>>

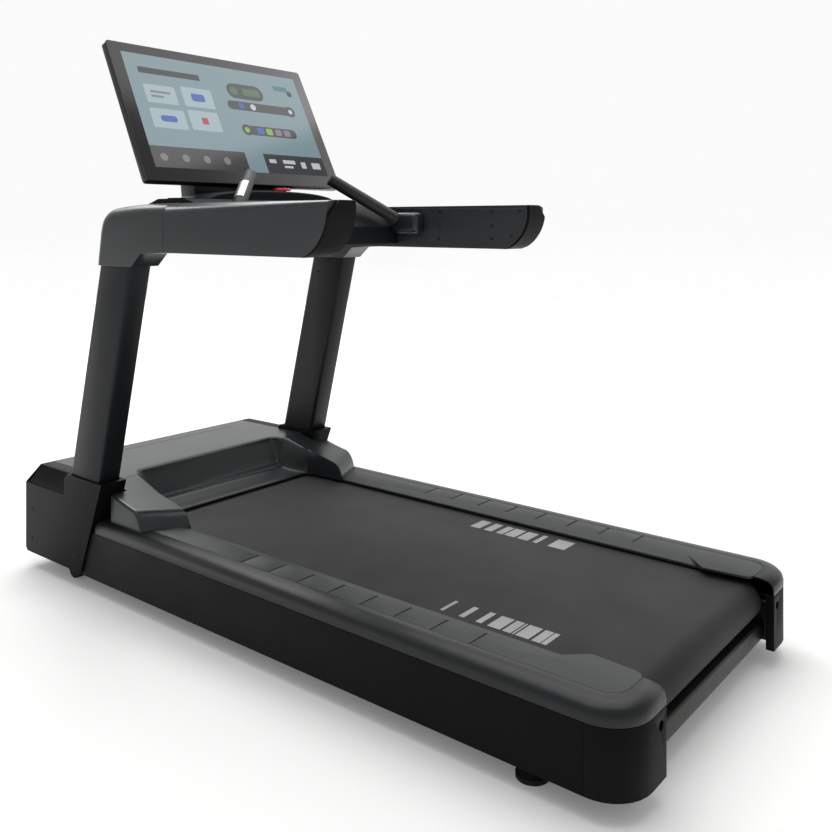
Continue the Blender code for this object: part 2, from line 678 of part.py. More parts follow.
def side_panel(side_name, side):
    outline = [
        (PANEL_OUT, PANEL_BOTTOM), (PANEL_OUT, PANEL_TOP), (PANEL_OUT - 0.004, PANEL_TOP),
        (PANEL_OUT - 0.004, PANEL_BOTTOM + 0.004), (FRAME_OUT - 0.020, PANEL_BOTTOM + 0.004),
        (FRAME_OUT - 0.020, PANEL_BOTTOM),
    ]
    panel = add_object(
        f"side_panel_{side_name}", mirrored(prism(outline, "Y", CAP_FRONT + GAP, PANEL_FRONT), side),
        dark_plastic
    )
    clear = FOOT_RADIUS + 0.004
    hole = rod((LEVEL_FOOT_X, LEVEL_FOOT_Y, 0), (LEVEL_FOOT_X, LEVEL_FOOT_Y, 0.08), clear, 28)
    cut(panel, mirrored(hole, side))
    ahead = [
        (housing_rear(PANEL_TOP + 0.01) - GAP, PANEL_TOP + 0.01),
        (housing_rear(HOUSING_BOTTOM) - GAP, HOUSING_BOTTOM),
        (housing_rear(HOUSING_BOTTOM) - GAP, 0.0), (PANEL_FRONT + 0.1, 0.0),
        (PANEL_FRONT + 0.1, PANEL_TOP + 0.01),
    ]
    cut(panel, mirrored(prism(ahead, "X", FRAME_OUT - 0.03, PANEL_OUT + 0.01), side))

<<

● TASK
Give back the data above exactly as it appears.

● EXERCISE ANSWER
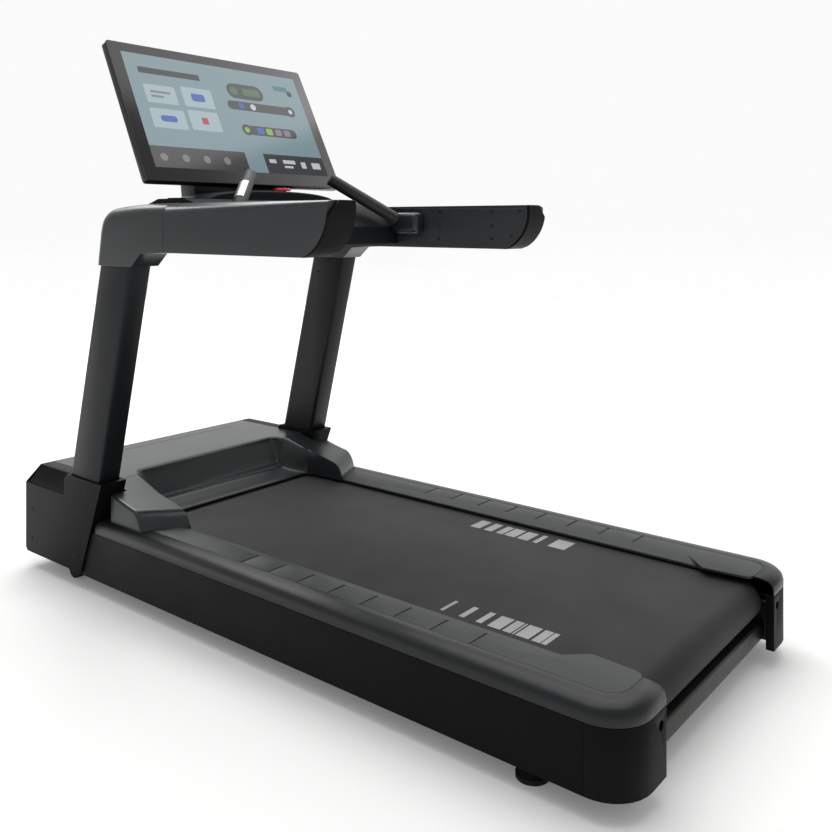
Continue the Blender code for this object: part 2, from line 678 of part.py. More parts follow.
def side_panel(side_name, side):
    outline = [
        (PANEL_OUT, PANEL_BOTTOM), (PANEL_OUT, PANEL_TOP), (PANEL_OUT - 0.004, PANEL_TOP),
        (PANEL_OUT - 0.004, PANEL_BOTTOM + 0.004), (FRAME_OUT - 0.020, PANEL_BOTTOM + 0.004),
        (FRAME_OUT - 0.020, PANEL_BOTTOM),
    ]
    panel = add_object(
        f"side_panel_{side_name}", mirrored(prism(outline, "Y", CAP_FRONT + GAP, PANEL_FRONT), side),
        dark_plastic
    )
    clear = FOOT_RADIUS + 0.004
    hole = rod((LEVEL_FOOT_X, LEVEL_FOOT_Y, 0), (LEVEL_FOOT_X, LEVEL_FOOT_Y, 0.08), clear, 28)
    cut(panel, mirrored(hole, side))
    ahead = [
        (housing_rear(PANEL_TOP + 0.01) - GAP, PANEL_TOP + 0.01),
        (housing_rear(HOUSING_BOTTOM) - GAP, HOUSING_BOTTOM),
        (housing_rear(HOUSING_BOTTOM) - GAP, 0.0), (PANEL_FRONT + 0.1, 0.0),
        (PANEL_FRONT + 0.1, PANEL_TOP + 0.01),
    ]
    cut(panel, mirrored(prism(ahead, "X", FRAME_OUT - 0.03, PANEL_OUT + 0.01), side))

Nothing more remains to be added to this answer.